Ao atravessar a cidade, já a tarde tinha declinado na
escuridão da noite, lembrei-me de que amanhã será feriado. E fiquei grato ao
Papa Pio IX e à sua Bula Ineffabilis Deus, onde declara, pronuncia e define a doutrina da Imaculada
Concepção de Maria. Contrariamente ao que ensino aos meus alunos, a quem louvo
os méritos da razão crítica e da submissão do dogma ao colírio da dúvida, há em
mim um certo culto pela dogmática, uma espécie de licença sabática para os devaneios
da razão. E ainda mais maravilhado fico se um dogma tem tanto poder que consegue
roubar os homens aos afazeres que a corveia da necessidade lhes impõe. Meditando
assim no mérito da bula papal, deixo o carro deslizar, enquanto olho para as
iluminações de Natal, onde alguns dos adereços quase fazem lembrar um
crescente.

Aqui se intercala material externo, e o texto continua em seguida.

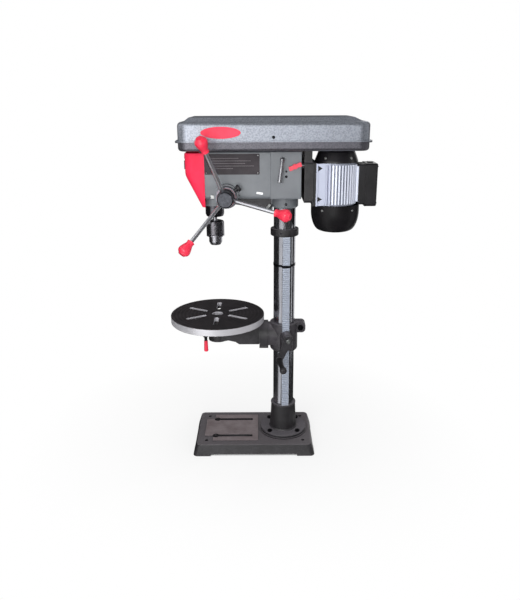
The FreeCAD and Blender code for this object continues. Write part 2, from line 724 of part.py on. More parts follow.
def make_table():
    """Round table with a machined rim, six radial slots and a hollow spigot underneath."""
    body = new_body("table", ("size.spindle_x", 0, 0), Z, 30)
    top, low = "size.table_top", "size.table_low"
    turn_profile(body, [
        ("size.table_hole", 357), ("size.table_spigot", 357), ("size.table_spigot", f"{low} - 0.2"),
        (30, f"{low} - 0.2"), (34, f"{top} - 12"), ("size.table_radius - 9", f"{top} - 12"),
        ("size.table_radius - 7", low), ("size.table_radius - 0.8", low),
        ("size.table_radius", f"{low} + 0.8"), ("size.table_radius", f"{top} - 1"),
        ("size.table_radius - 1", top), ("size.table_hole + 0.8", top),
        ("size.table_hole", f"{top} - 0.8")])
    # radial ribs under the plate, between the slots, and a thick bed about each slot
    rib = rectangle(sketch_on(body, "XY_Plane", f"{low} + 2"), (-3, 28),
                    (3, "size.table_radius - 8"))
    rib_pad = pad(body, rib, 8)
    bed = rectangle(sketch_on(body, "XY_Plane", f"{low} + 1"),
                    ("size.slot_inner - 14", -13), ("size.slot_outer + 13", 13))
    bed_pad = pad(body, bed, 9)
    round_pattern(body, [rib_pad, bed_pad], 6)
    slot = sketch_on(body, "XY_Plane")
    half = "size.table_slot_width / 2"
    rectangle(slot, ("size.slot_inner", f"-{half}"), ("size.slot_outer", half))
    cut_slot = pocket(body, slot, 500, reverse=True)
    ends = sketch_on(body, "XY_Plane")
    circle(ends, "size.table_slot_width / 2 - 0.001", ("size.slot_inner", 0))
    cut_inner = pocket(body, ends, 500, reverse=True)
    outer = sketch_on(body, "XY_Plane")
    circle(outer, "size.table_slot_width / 2 - 0.001", ("size.slot_outer", 0))
    cut_outer = pocket(body, outer, 500, reverse=True)
    round_pattern(body, [cut_slot, cut_inner, cut_outer], 6)
    return body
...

Não chego a ficar perplexo, pois tenho de entrar numa rotunda,
acautelar-me de algum condutor imprevidente, e logo o pensamento me foge em
direcção à bênção, ou à graça, que, no longínquo ano de 1854, Pio IX decidiu
derramar sobre todos nós. Amanhã suspendo a razão e deixo deslizar, com demora,
o dogma pelo meu dia. Assim o espero.